**WHAT YOU HAVE TO DO**: The lines to be extracted run from the start of the listing through the line containing "turned on a"; copy them exactly and nothing else.

**SUPPLIED DATA**:
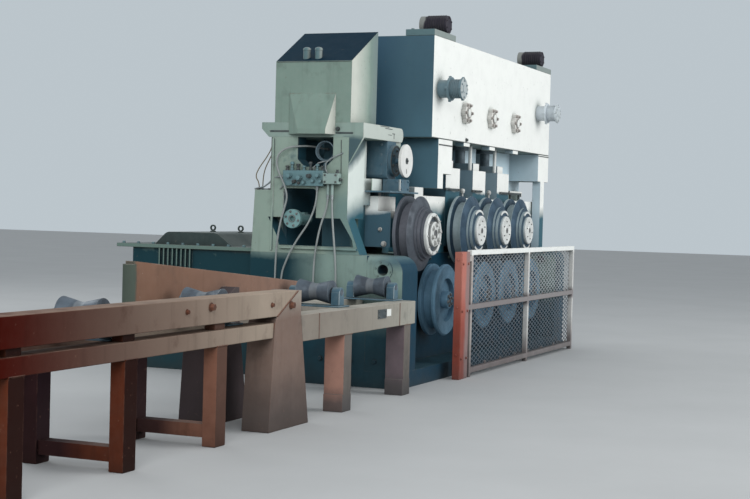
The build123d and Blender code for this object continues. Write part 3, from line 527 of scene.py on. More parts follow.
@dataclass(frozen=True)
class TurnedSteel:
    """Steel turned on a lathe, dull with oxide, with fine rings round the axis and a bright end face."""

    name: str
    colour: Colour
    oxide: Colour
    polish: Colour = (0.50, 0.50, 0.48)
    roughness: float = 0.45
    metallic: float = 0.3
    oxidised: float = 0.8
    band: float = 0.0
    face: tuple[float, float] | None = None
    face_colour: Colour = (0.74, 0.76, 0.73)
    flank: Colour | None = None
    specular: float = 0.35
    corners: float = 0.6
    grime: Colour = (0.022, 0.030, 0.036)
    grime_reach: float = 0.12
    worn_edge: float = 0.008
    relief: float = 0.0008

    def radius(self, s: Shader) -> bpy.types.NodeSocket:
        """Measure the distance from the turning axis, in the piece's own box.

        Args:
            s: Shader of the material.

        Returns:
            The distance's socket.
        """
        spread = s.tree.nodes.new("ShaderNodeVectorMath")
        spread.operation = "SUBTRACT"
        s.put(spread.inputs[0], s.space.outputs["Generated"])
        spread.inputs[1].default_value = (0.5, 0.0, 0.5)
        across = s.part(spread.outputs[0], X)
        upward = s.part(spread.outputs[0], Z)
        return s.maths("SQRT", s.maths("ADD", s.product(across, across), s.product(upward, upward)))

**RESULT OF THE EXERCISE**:
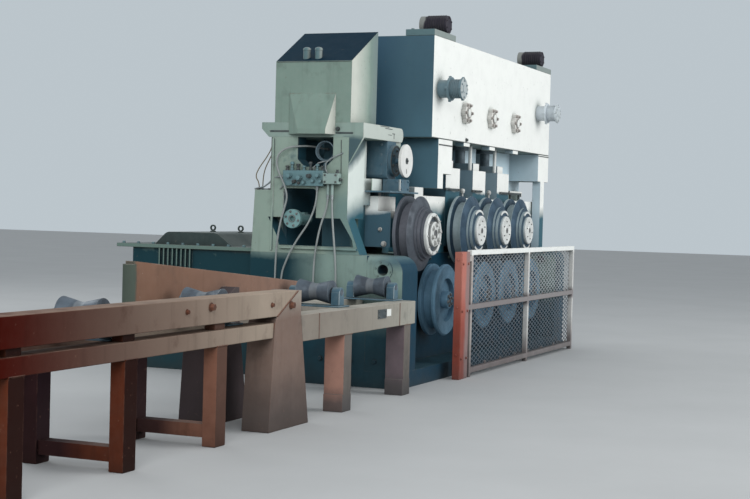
The build123d and Blender code for this object continues. Write part 3, from line 527 of scene.py on. More parts follow.
@dataclass(frozen=True)
class TurnedSteel:
    """Steel turned on a lathe, dull with oxide, with fine rings round the axis and a bright end face."""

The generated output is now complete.